When the process of demolishing Coles Gym gets underway, workers will begin wrapping the site in a sound-attenuating construction fence. The fence will eliminate parking spaces on the surrounding streets. The M21 bus stop on the north side of Houston St., near Mercer St., will also have to be moved one block west. Additionally, a temporary pedestrian walkway along Houston St. will take away the street’s northernmost lane for car traffic.

Bo Riccobono, a member of N.Y.U. Faculty Against the Sexton Plan, a faculty organization that opposed the expansion plan, noted that two construction projects east of Broadway have also closed lanes of traffic. He expects the additional lane closure to cause a “traffic nightmare” that will divert motorists onto some of the quieter, residential streets.

When Riccobono reached out to a university representative, asking if the fence could be moved off the street after the demolition is finished, he said he received a boilerplate answer, stating that the fence had been approved by the Department of Buildings and Department of Transportation.

“N.Y.U. does what N.Y.U wants to do,” he said. “But they should be more aware of citizens’ concerns. The more you squeeze traffic, it causes congestion somewhere else.”

The street-lane closure and impending construction work are also making some local small business owners anxious. Wayne Conti, who has operated Mercer Street Books for more than 25 years, said he worries that noise and dust from the work site will drive away his customers.

“We don’t have a tremendous advertising reach,” he said. “A lot of our business depends on the attractiveness of the street because many of our customers found us walking by.”

Conti said even though the completed project could likely bring more foot traffic to his block, he wonders whether his business will be able to survive so many years of construction.

“It’s like saying you’re going to hold a dog underwater for 20 minutes to get rid of all its flees,” he said. “We don’t have the resources of N.Y.U. How are we supposed to survive so many years of construction?”

The demolition of Coles gym has also forced the Mercer-Houston Dog Run to be relocated around the corner. It won’t return to its former location, though, since the new N.Y.U. building will cover part of the run’s former footprint.
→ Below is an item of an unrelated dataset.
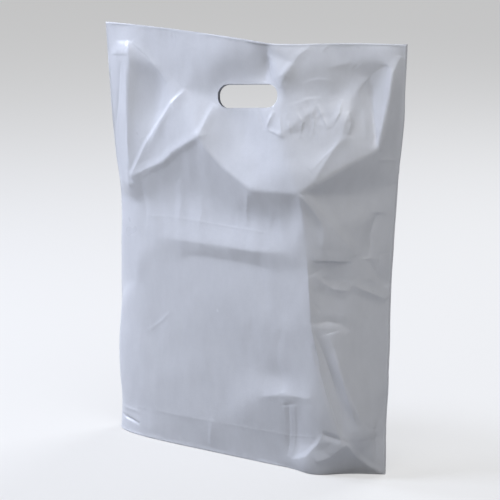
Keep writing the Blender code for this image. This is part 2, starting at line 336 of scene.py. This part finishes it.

Additionally, workers will begin cutting down the remaining cherry trees around the site when they put up the construction fence. Four of the trees were transplanted across the street, onto the north side of Bleecker St., alongside three new Kwanzan cherry trees. N.Y.U. said on its Web site that it consulted with the Parks Department to try to place the remaining trees somewhere else in the community, but was unable to find a suitable site.

But Cude said she had hoped N.Y.U. would make more of an effort to ensure that all the cherry trees found a new home.

“We expressed concern about the trees all throughout the approval process,” she said. “N.Y.U. is our neighbor and they could have done more.

“Those trees are ours,” she added, noting the cherry trees were the property of the city and not N.Y.U.

“They burst into bloom every spring and made everyone happy,” she said. “Now they are going to be chainsawed.”